Wessex Tales is an 1888 collection of tales written by English novelist and poet Thomas Hardy, many of which are set before Hardy's birth in 1840.

In the various short stories, Hardy writes of the true nature of nineteenth-century marriage and its inherent restrictions, the use of grammar as a diluted form of thought, the disparities created by the role of class status in determining societal rank, the stance of women in society and the severity of even minor diseases causing the rapid onset of fatal symptoms prior to the introduction of sufficient medicinal practices. A focal point of all the short stories is that of social constraints acting to diminish one's contentment in life, necessitating unwanted marriages, repression of true emotion and succumbing to melancholia due to constriction within the confines of 19th-century perceived normalcy.

==Contents==
Initially, in 1888, the collection contained five stories, all previously published in periodicals:

- "The Three Strangers" (1883)
- "The Withered Arm" (1888)
- "Fellow-Townsmen" (1880)
- "Interlopers at the Knap" (1884)
- "The Distracted Preacher" (1879)

For the 1896 reprinting, Hardy added a sixth...

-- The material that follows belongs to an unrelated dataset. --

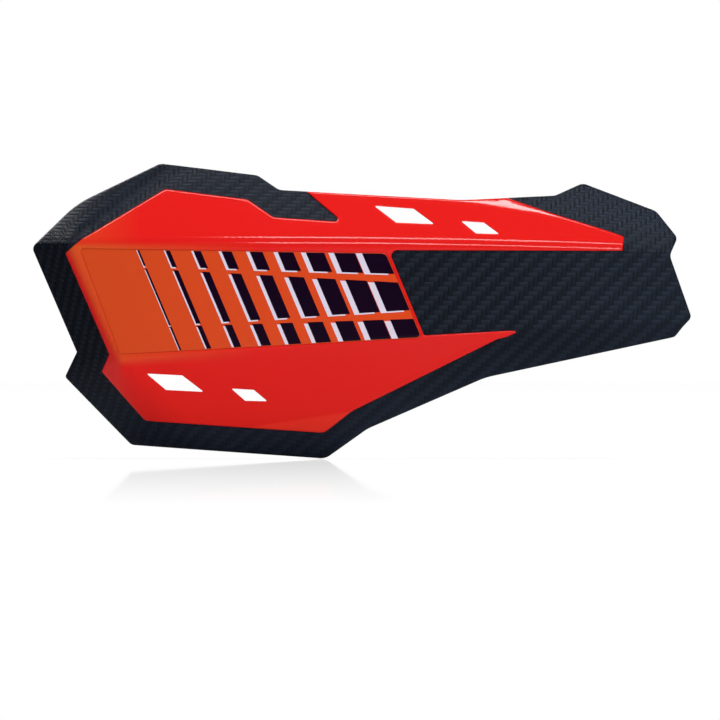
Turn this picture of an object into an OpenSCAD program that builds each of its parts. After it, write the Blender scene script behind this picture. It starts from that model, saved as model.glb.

- "An Imaginative Woman" (1894)

However, in 1912 he reversed that decision, moving "An Imaginative Woman" to another collection, Life's Little Ironies (1894), while at the same time transferring two of the latter collection's stories, "A Tradition of Eighteen Hundred and Four" (1882) and "The Melancholy Hussar of the German Legion" (1890), to Wessex Tales, for a final total of seven stories.

==Dramatic adaptations==

=== Television ===
Six of the short stories were adapted as television dramas in 1973, forming the BBC2 anthology series Wessex Tales:

- "The Withered Arm" (7 November 1973, BBC2), adapted by Rhys Adrian, directed by Desmond Davis, and starring Billie Whitelaw.
- "Fellow-Townsmen" (14 November 1973, BBC2), adapted by Douglas Livingstone, directed by Barry Davis, and starring Jane Asher.
- "A Tragedy of Two Ambitions" (21 November 1973, BBC2), adapted by Dennis Potter, directed by Michael Tuchner, and starring John Hurt. This story is from Hardy's collection Life's Little Ironies.
- "An Imaginative Woman" (28 November 1973, BBC2), adapted by William Trevor, directed by Gavin Millar, and starring Claire Bloom.
- "The Melancholy Hussar" (5 December 1973, BBC2), adapted by Ken Taylor, directed by Mike Newell, and starring Ben Cross.
- "Barbara of the House of Grebe" (12 December 1973 BBC2), adapted by David Mercer, directed by David Jones, and starring Nick Brimble and Ben Kingsley. This story is from Hardy's collection A Group of Noble Dames.

=== Radio ===
"The Withered Arm" was adapted as an audio drama by Louise Doughty that was broadcast on BBC Radio 4 in February 2006, starring Victoria Hamilton and Susan Jameson.